Robust personnel scheduling

 
A paper of Ingels and Maenhout (2016), which is currently under revision, discusses the impact of proactively scheduled overtime and reactively allocated unscheduled overtime on the robustness of a personnel shift roster. In this respect, the trade-off between the workforce size and scheduled overtime and between scheduled overtime and unscheduled overtime is considered. 
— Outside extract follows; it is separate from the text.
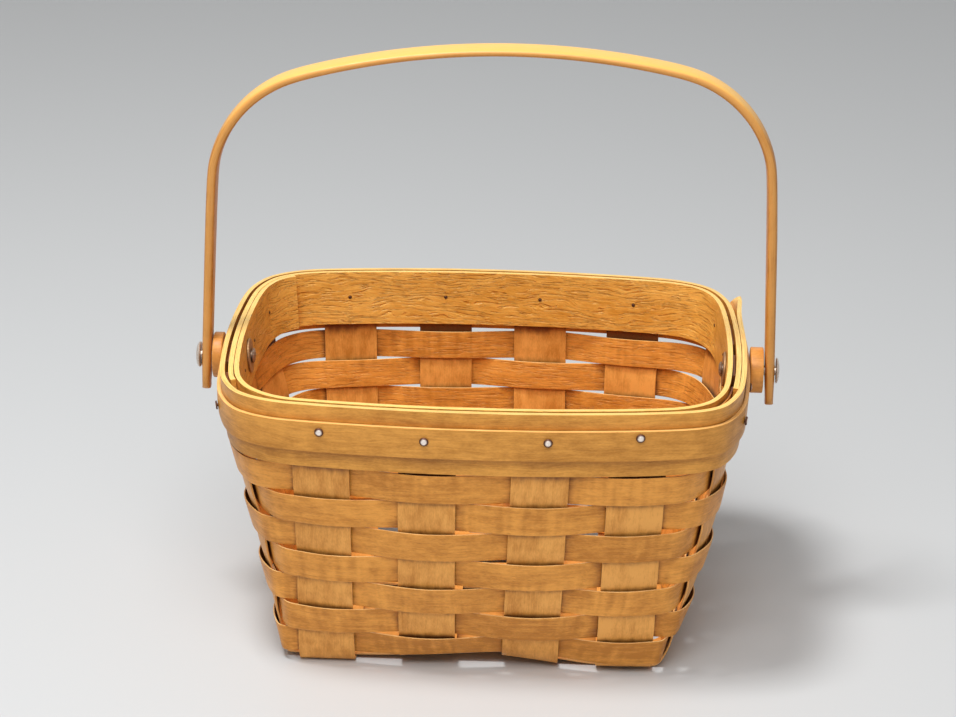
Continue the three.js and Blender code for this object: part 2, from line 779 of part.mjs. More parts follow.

The dataset underlying the computational experiments in this paper consists of 27 requirements classes, which correspond to 27 different (TCC, DCD, SCD)-combinations (Vanhoucke and Maenhout 2009). Each class consists of 10 files, which define the expected minimum staffing requirements (R_{dh}^w) and the extra staffing requirements (R_{dh}^{w,extra}) for 7 days and 6 demand periods. R_{dh}^w and R_{dh}^{w,extra} respectively define the minimum and extra staffing requirements during demand period h on day d. Each file consists of two 7 x 6 matrices that respectively define R_{dh}^w and R_{dh}^{w,extra} with the rows indicating the days and the columns indicating the demand periods. 
 
References
 
  • Ingels, J. and Maenhout, B. (2016). The impact of overtime as a time-based proactive scheduling and reactive allocation strategy on the robustness of a personnel shift roster. Submitted to Journal of Scheduling.
  • Vanhoucke, M. and Maenhout, B. (2009). On the characterization and generation of nurse scheduling problem instances. European Journal of Operational Research, 196:457–467.